Goal:
Reproduce each line exactly, including spacing and punctuation.

[Start Source material]

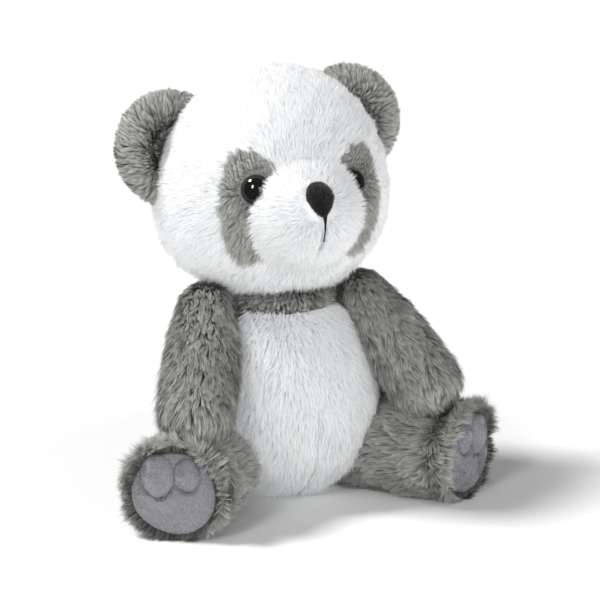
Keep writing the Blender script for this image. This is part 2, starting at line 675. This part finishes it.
def make_eyes(head):
    """Glossy domed caps, each with its shank, looking a little outward."""
    for name, side in SIDES:
        centre = head.eye * (side, 1, 1)
        turn = EYE_TURN * side
        ahead = np.array([math.sin(turn), -math.cos(turn), 0])
        axes = (np.cross(UP, ahead), UP, ahead)
        radius = head.eye_r
        rim = [(-1.6 * MM, radius * 0.96), (-2.4 * MM, radius * 0.80), (-2.4 * MM, 2.2 * MM),
               (-12 * MM, 2.2 * MM), (-12.6 * MM, 1.4 * MM), (-12.6 * MM, 0)]
        skin = turned_skin(70, 56, centre, axes, ball_end(0, radius, 0, 100, 40) + rim)
        piece(f"{name}_eye_cap", f"{name}_eye", "head", "eye_plastic", (skin.points, skin.tris, skin.uv()))


def on_muzzle(head, x, z, lift):
    """Points on the snout at the given x and z, raised by lift."""
    x, z = np.asarray(x, float), np.asarray(z, float)
    inside = 1 - (x / head.muzzle_radii[0]) ** 2 - ((z - head.muzzle_centre[2]) / head.muzzle_radii[2]) ** 2
    y = head.muzzle_centre[1] - head.muzzle_radii[1] * np.sqrt(np.maximum(inside, 0.01))
    points = np.stack([x, y, z], axis=-1)
    outward = unit((points - head.muzzle_centre) / head.muzzle_radii**2)
    return points + outward * np.asarray(lift)[..., None]


def nose_edge(head, x):
    """Upper and lower edge of the nose at x: a wide rounded top narrowing to a blunt point."""
    share = np.clip(np.abs(x) / (head.nose_half[0] * 0.96), 0, 1)
    top = head.nose[2] + head.nose_half[1] * 0.90 * np.sqrt(np.maximum(1 - share**2.6, 0))
    bottom = head.nose[2] - head.nose_half[1] * (0.78 - 0.95 * share**1.9)
    return top, np.minimum(bottom, top)


def make_nose(head):
    """A domed nose pad covered in short felt."""
    width = head.nose_half[0] * 0.92
    middle = head.nose[2] + 0.1 * head.nose_half[1]

    def place(u, v):
        spread = np.sin(np.pi * u) ** 0.85
        x = width * spread * np.cos(2 * np.pi * v)
        top, bottom = nose_edge(head, x / np.maximum(spread, 0.02))
        edge = np.where(v < 0.5, top - middle, bottom - middle)
        z = middle + spread * edge * np.abs(np.sin(2 * np.pi * v)) ** 0.12
        lift = np.where(u < 0.5, 0.8 * MM + 3.0 * MM * np.maximum(1 - spread**3, 0) ** 0.6, 0.2 * MM)
        return on_muzzle(head, x, z, lift)

    skin = Skin(30, 48, place)
    pile = PILES["felt"]
    roots, normals = skin.scatter(pile.density, np.random.default_rng(30))
    comb = unit(roots - head.nose) + np.array([0, 0, -0.3])
    felt = fibres(roots, normals, comb, np.full(len(roots), pile.length), 0.0, pile, 32)
    uv = np.stack([skin.v, np.full(len(skin.v), 0.3)], axis=1)
    mesh = joined([felt, (skin.points, skin.tris, uv, skin.normals)])
    piece("nose_felt_pad", "nose_embroidery", "head", "black_thread", mesh, look="nose_felt")


def make_mouth(head):
    """The sewn line under the nose: thick where it leaves the nose, then a single thread."""
    top = nose_edge(head, 0)[1] + 1.2 * MM
    bottom = head.mouth_bottom + 3 * MM
    run = np.linspace(0, 1, 30)
    lines = []
    for offset in (-0.4, 0.4):
        x = offset * MM * (1 - run) ** 2 + 0.9 * MM * run
        z = top + (bottom - top) * run
        lift = 3.0 * MM - 0.9 * MM * run
        lines.append(tube(on_muzzle(head, x, z, lift), (0.75 * (1 - run) ** 3.5 + 0.30) * MM))
    piece("mouth_thread", "mouth_stitch", "head", "black_thread", joined(lines))


def make_ears(head):
    """Round dished ears: hair rays out from the middle over the rim; the cup is short and dark."""
    for side_name, side in SIDES:
        base, hinge = joint(f"{side_name}_ear_fold")
        outward = unit((base - head.centre) * (1, 0, 1))
        facing = np.cross(outward, hinge)
        if facing[1] > 0:
            facing = -facing
        low, high = extent(f"{side_name}_ear_front_cover", f"{side_name}_ear_back_cover")
        radius = (high[2] - low[2]) / 2 * EAR_ROUND
        hinge_up = np.cross(facing, outward)

        def place(u, v):
            spread = radius * np.sin(np.pi * u)
            x = spread * np.cos(2 * np.pi * v)
            y = spread * np.sin(2 * np.pi * v)
            x = np.where(x < -6 * MM, -6 * MM + (x + 6 * MM) * 0.12, x)
            from_cup = np.hypot(x + 1 * MM, y)
            dish = EAR_DISH * (1 - smooth(radius * 0.30, radius * 0.66, from_cup))
            thick = EAR_THICK * np.cos(np.pi * u) - np.where(u < 0.5, dish, 0)
            return base + outward * x[:, None] + hinge_up * y[:, None] + facing * thick[:, None]

        def sort(points):
            local = (points - base) @ facing
            spread = np.linalg.norm(points - base - facing * local[:, None], axis=1)
            return np.where(local > -1.2 * MM * (1 - smooth(0, radius, spread)) - 0.2 * MM, 0, 1)

        def groom(points, normals, number):
            flat = points - base - outward * (-4 * MM)
            flat = flat - facing * (flat @ facing)[:, None]
            spread = np.linalg.norm(flat, axis=1)
            swirl = np.cross(facing, unit(flat)) * 0.25 * side
            ring = smooth(radius * 0.50, radius * 0.85, spread)
            share = np.where(number == 1, 0.95, 0.34 + 0.68 * ring)
            return unit(flat) + swirl, share, np.where(number == 1, 0, -0.42 * (1 - ring))

        skin = Skin(44, 72, place)
        panels = [Panel(f"{side_name}_ear_{face}_cover", "ear", "grey_plush") for face in ("front", "back")]
        sew(skin, f"{side_name}_ear", panels, sort, groom, 200 + 50 * side)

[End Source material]

Exercise result:
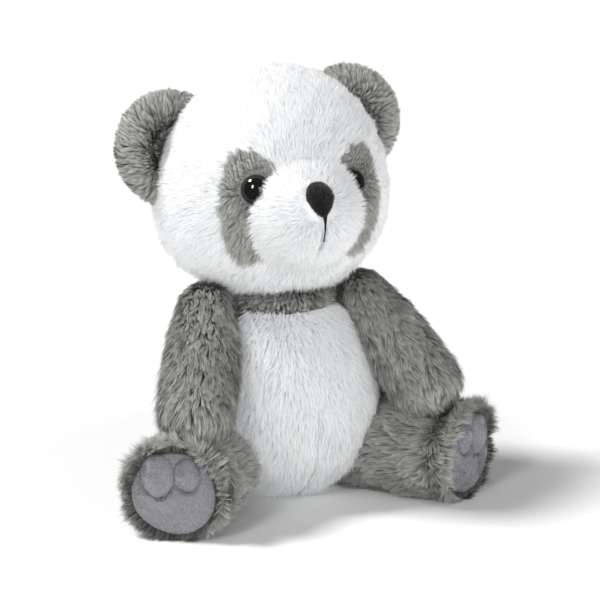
Keep writing the Blender script for this image. This is part 2, starting at line 675. This part finishes it.
def make_eyes(head):
    """Glossy domed caps, each with its shank, looking a little outward."""
    for name, side in SIDES:
        centre = head.eye * (side, 1, 1)
        turn = EYE_TURN * side
        ahead = np.array([math.sin(turn), -math.cos(turn), 0])
        axes = (np.cross(UP, ahead), UP, ahead)
        radius = head.eye_r
        rim = [(-1.6 * MM, radius * 0.96), (-2.4 * MM, radius * 0.80), (-2.4 * MM, 2.2 * MM),
               (-12 * MM, 2.2 * MM), (-12.6 * MM, 1.4 * MM), (-12.6 * MM, 0)]
        skin = turned_skin(70, 56, centre, axes, ball_end(0, radius, 0, 100, 40) + rim)
        piece(f"{name}_eye_cap", f"{name}_eye", "head", "eye_plastic", (skin.points, skin.tris, skin.uv()))


def on_muzzle(head, x, z, lift):
    """Points on the snout at the given x and z, raised by lift."""
    x, z = np.asarray(x, float), np.asarray(z, float)
    inside = 1 - (x / head.muzzle_radii[0]) ** 2 - ((z - head.muzzle_centre[2]) / head.muzzle_radii[2]) ** 2
    y = head.muzzle_centre[1] - head.muzzle_radii[1] * np.sqrt(np.maximum(inside, 0.01))
    points = np.stack([x, y, z], axis=-1)
    outward = unit((points - head.muzzle_centre) / head.muzzle_radii**2)
    return points + outward * np.asarray(lift)[..., None]


def nose_edge(head, x):
    """Upper and lower edge of the nose at x: a wide rounded top narrowing to a blunt point."""
    share = np.clip(np.abs(x) / (head.nose_half[0] * 0.96), 0, 1)
    top = head.nose[2] + head.nose_half[1] * 0.90 * np.sqrt(np.maximum(1 - share**2.6, 0))
    bottom = head.nose[2] - head.nose_half[1] * (0.78 - 0.95 * share**1.9)
    return top, np.minimum(bottom, top)


def make_nose(head):
    """A domed nose pad covered in short felt."""
    width = head.nose_half[0] * 0.92
    middle = head.nose[2] + 0.1 * head.nose_half[1]

    def place(u, v):
        spread = np.sin(np.pi * u) ** 0.85
        x = width * spread * np.cos(2 * np.pi * v)
        top, bottom = nose_edge(head, x / np.maximum(spread, 0.02))
        edge = np.where(v < 0.5, top - middle, bottom - middle)
        z = middle + spread * edge * np.abs(np.sin(2 * np.pi * v)) ** 0.12
        lift = np.where(u < 0.5, 0.8 * MM + 3.0 * MM * np.maximum(1 - spread**3, 0) ** 0.6, 0.2 * MM)
        return on_muzzle(head, x, z, lift)

    skin = Skin(30, 48, place)
    pile = PILES["felt"]
    roots, normals = skin.scatter(pile.density, np.random.default_rng(30))
    comb = unit(roots - head.nose) + np.array([0, 0, -0.3])
    felt = fibres(roots, normals, comb, np.full(len(roots), pile.length), 0.0, pile, 32)
    uv = np.stack([skin.v, np.full(len(skin.v), 0.3)], axis=1)
    mesh = joined([felt, (skin.points, skin.tris, uv, skin.normals)])
    piece("nose_felt_pad", "nose_embroidery", "head", "black_thread", mesh, look="nose_felt")


def make_mouth(head):
    """The sewn line under the nose: thick where it leaves the nose, then a single thread."""
    top = nose_edge(head, 0)[1] + 1.2 * MM
    bottom = head.mouth_bottom + 3 * MM
    run = np.linspace(0, 1, 30)
    lines = []
    for offset in (-0.4, 0.4):
        x = offset * MM * (1 - run) ** 2 + 0.9 * MM * run
        z = top + (bottom - top) * run
        lift = 3.0 * MM - 0.9 * MM * run
        lines.append(tube(on_muzzle(head, x, z, lift), (0.75 * (1 - run) ** 3.5 + 0.30) * MM))
    piece("mouth_thread", "mouth_stitch", "head", "black_thread", joined(lines))


def make_ears(head):
    """Round dished ears: hair rays out from the middle over the rim; the cup is short and dark."""
    for side_name, side in SIDES:
        base, hinge = joint(f"{side_name}_ear_fold")
        outward = unit((base - head.centre) * (1, 0, 1))
        facing = np.cross(outward, hinge)
        if facing[1] > 0:
            facing = -facing
        low, high = extent(f"{side_name}_ear_front_cover", f"{side_name}_ear_back_cover")
        radius = (high[2] - low[2]) / 2 * EAR_ROUND
        hinge_up = np.cross(facing, outward)

        def place(u, v):
            spread = radius * np.sin(np.pi * u)
            x = spread * np.cos(2 * np.pi * v)
            y = spread * np.sin(2 * np.pi * v)
            x = np.where(x < -6 * MM, -6 * MM + (x + 6 * MM) * 0.12, x)
            from_cup = np.hypot(x + 1 * MM, y)
            dish = EAR_DISH * (1 - smooth(radius * 0.30, radius * 0.66, from_cup))
            thick = EAR_THICK * np.cos(np.pi * u) - np.where(u < 0.5, dish, 0)
            return base + outward * x[:, None] + hinge_up * y[:, None] + facing * thick[:, None]

        def sort(points):
            local = (points - base) @ facing
            spread = np.linalg.norm(points - base - facing * local[:, None], axis=1)
            return np.where(local > -1.2 * MM * (1 - smooth(0, radius, spread)) - 0.2 * MM, 0, 1)

        def groom(points, normals, number):
            flat = points - base - outward * (-4 * MM)
            flat = flat - facing * (flat @ facing)[:, None]
            spread = np.linalg.norm(flat, axis=1)
            swirl = np.cross(facing, unit(flat)) * 0.25 * side
            ring = smooth(radius * 0.50, radius * 0.85, spread)
            share = np.where(number == 1, 0.95, 0.34 + 0.68 * ring)
            return unit(flat) + swirl, share, np.where(number == 1, 0, -0.42 * (1 - ring))

        skin = Skin(44, 72, place)
        panels = [Panel(f"{side_name}_ear_{face}_cover", "ear", "grey_plush") for face in ("front", "back")]
        sew(skin, f"{side_name}_ear", panels, sort, groom, 200 + 50 * side)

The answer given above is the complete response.